Adjetivos (des)calificativos

Ayudaría que sustituyamos los adjetivos (des)calificativos por un anhelo de comunión fraterna; la ambición de uniformidad, por un ardiente deseo de unidad; la capilla privada, por la Catedral Primada de san Pedro y sus sucesores.

Si así fuera, los que ahora se reconocen y honran de ser "tradicionales" dejarían de mirar con recelo a los "progresistas" que están en la orilla opuesta de la misma barca, y señalarlos con sentido acusador de tontos, modernistas ya condenados, irreverentes, ignorantes y ahistóricos. Y lo mismo sucedería cuando estos últimos dejen de mirar hacia abajo a los primeros, con un gesto de desprecio por considerarlos conservadores, cerrados, anacrónicos, fanáticos y anticuados.

Si de algún nombre debemos honrarnos es el de cristianos; así, sin apodos. Tal vez en distintas posiciones de la barca de la Iglesia –unos en proa, otros en popa; unos a babor, otros a estribor; unos en el puente de mando, otros en cubierta y otros más al fondo de la coraza–, pero todos dentro, todos Cuerpo, todos Iglesia, todos sujetos al mismo Capitán, todos bajo una misma vela: la cruz de Jesucristo, y todos impulsados por un mismo viento: el del Espíritu Santo.

¿Carnales o espirituales?

Hace unos dos mil años, san Pablo se dirigió a los fieles de Corinto con estas palabras:

“Yo, hermanos, no pude hablaros como a espirituales, sino como a carnales, como a niños en Cristo. Os di a beber leche y no alimento sólido, pues todavía no lo podíais soportar. Ni aun lo soportáis al presente; pues todavía sois carnales. Porque, mientras haya entre vosotros envidia y discordia ¿no es verdad que sois carnales y vivís a lo humano? Cuando dice uno 'Yo soy de Pablo', y otro 'Yo soy de Apolo', ¿no procedéis al modo humano?

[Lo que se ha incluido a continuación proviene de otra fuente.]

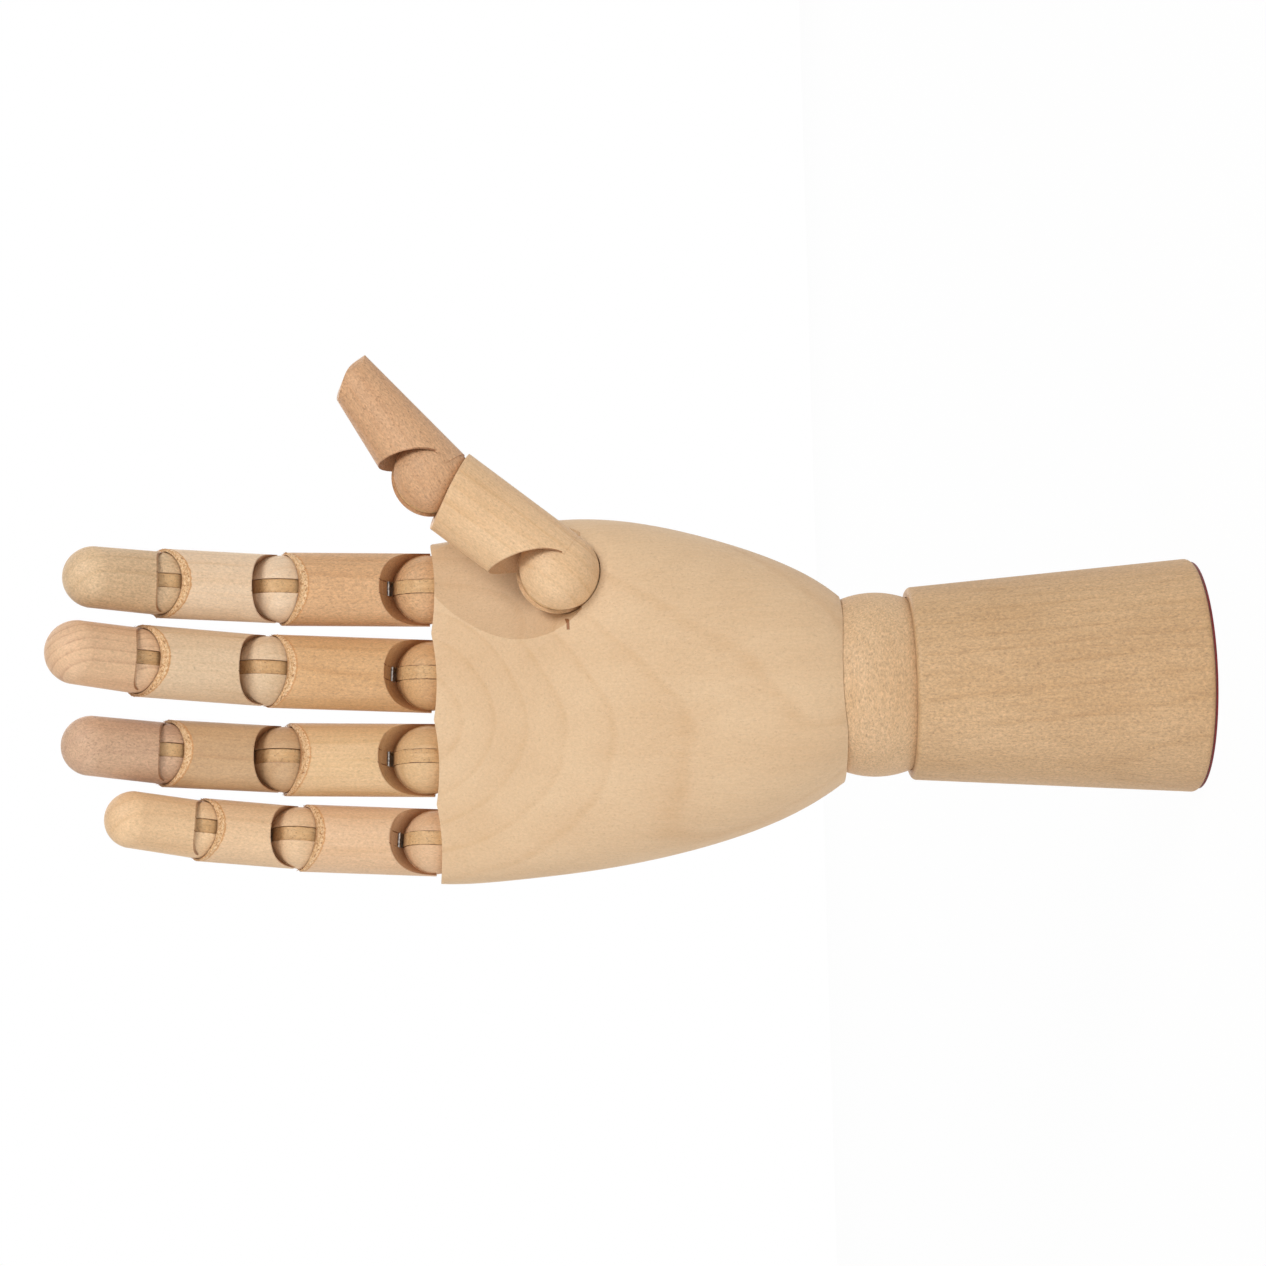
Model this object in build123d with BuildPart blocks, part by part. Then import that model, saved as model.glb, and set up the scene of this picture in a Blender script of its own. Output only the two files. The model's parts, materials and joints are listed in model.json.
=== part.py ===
from build123d import *
from math import asin, cos, degrees, pi, radians, sin, sqrt, tan
import os

# Jointed wooden artist's hand, a right hand that stands on the base of its forearm.
# +Z runs from the base to the fingers, the palm faces -Y and the thumb is on the +X side.
# The origin is the centre of the base pad's lower face. Sizes are in millimetres, angles in degrees.

# Forearm, with the bore for the draw spring
pad_thickness = 0.3
pad_radius = 17.0
forearm_base_radius = 17.5
forearm_top_radius = 14.4
forearm_height = 42.5
forearm_edge_round = 0.8
spring_bore_radius = 5.2
shoulder_height = 30.2
rod_hole_radius = 1.4

# Wrist ball, held between the forearm's cup and the palm's cup
ball_radius = 13.8
ball_height = 47.8
ball_cavity_radius = 4.9
ball_bore_slope = 29.0
running_gap = 0.15

# Draw spring, its washer and the two linked eyes at the ball's centre
spring_wire_radius = 0.5
spring_turns = 9
spring_pitch = 1.7
spring_radius = 4.1
washer_radius = 4.7
washer_thickness = 1.0
rod_radius = 0.7
rod_head_radius = 1.7
rod_head_thickness = 1.2
eye_wire_radius = 0.55
eye_radius = 2.2
eye_link_gap = 0.1
palm_shank_radius = 1.0
palm_shank_reach = 14.0

# Palm block: stations run from the wrist end to the finger end
palm_cup_rise = 5.1
palm_length = 60.7
palm_half_width = 26.4
palm_front_depth = 15.6
palm_back_depth = 13.2
palm_station_shares = (0.0, 0.12, 0.32, 0.55, 0.78, 1.0)
palm_width_shares = (0.530, 0.700, 0.868, 0.979, 1.0, 0.962)
palm_shift_shares = (-0.020, -0.012, -0.006, -0.003, -0.038, -0.092)
palm_front_shares = (0.800, 0.935, 0.994, 0.980, 0.720, 0.378)
palm_back_shares = (0.955, 1.0, 0.955, 0.850, 0.720, 0.629)
palm_square_powers = (2.0, 2.1, 2.35, 2.6, 3.0, 3.6)
palm_skew_shares = (0.0, 0.02, 0.08, 0.15, 0.10, 0.0)
section_points = 20
knuckle_scallop_depth = 0.6
finger_depth = 1.0

# Scooped bay in front of the palm for the thumb: it starts at a step and fades out sideways
thumb_step_height = 91.1
bay_radius = 25.5
bay_floor = 2.7
bay_side = 26.0
bay_rise = 16.9

# Fingers, from the thumb side: index, middle, ring, little
finger_names = ("index", "middle", "ring", "little")
knuckle_sides = (16.2, 3.2, -9.4, -21.8)
knuckle_stand_offs = (0.9, 0.8, 1.6, 0.9)
proximal_lengths = (22.0, 24.4, 21.6, 20.3)
middle_lengths = (18.3, 19.9, 18.0, 15.2)
distal_lengths = (15.5, 15.0, 16.2, 15.1)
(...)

¿Qué es, pues Apolo? ¿Qué es Pablo?... ¡Servidores, por medio de los cuales habéis creído!, y cada uno según lo que el Señor le dio. Yo planté, Apolo regó; mas fue Dios quien dio el crecimiento. De modo que ni el que planta es algo, ni el que riega, sino Dios que hace crecer. Y el que planta y el que riega son una misma cosa; si bien cada cual recibirá el salario según su propio trabajo, ya que somos colaboradores de Dios y vosotros, campo de Dios, edificación de Dios.

Conforme a la gracia de Dios que me fue dada, yo, como buen arquitecto, puse el cimiento, y otro construye encima. ¡Mire cada cual cómo construye! Pues nadie puede poner otro cimiento que el ya puesto, Jesucristo".

¿Si hoy san Pablo tuviera qué escribirnos una carta, usaría las mismas u otras palabras?

¡Inconmensurable!

Hace unos cincuenta años, don Efraín González Luna escribió un autógrafo inédito a Moisés Frías (padre del autor de este artículo), que reza: "El sistema métrico de Dios hace estallar las pobres medidas humanas".

En efecto, cualquier medida, pensamiento, y visión que tengamos acerca de la Iglesia, estalla ante la colosal presencia, gracia, Misericordia y Providencia de Dios. Si lográramos balbucear algo de este infinito misterio de amor, sería suficiente para proclamar, jubilosos, que la Iglesia es, realmente: “una, santa, católica y apostólica”. Creer en tales atributos debe llevarnos a considerar, al menos, que también hay Iglesia más allá de los muros de mi capillita.

Se le atribuye a san Juan XXIII, Papa, un pensamiento metafórico que, en su sencillez y belleza resulta un urgente llamado a la conciencia de todos los católicos: “mi labor en la Iglesia se parece más a cultivar un jardín que a conservar un museo”.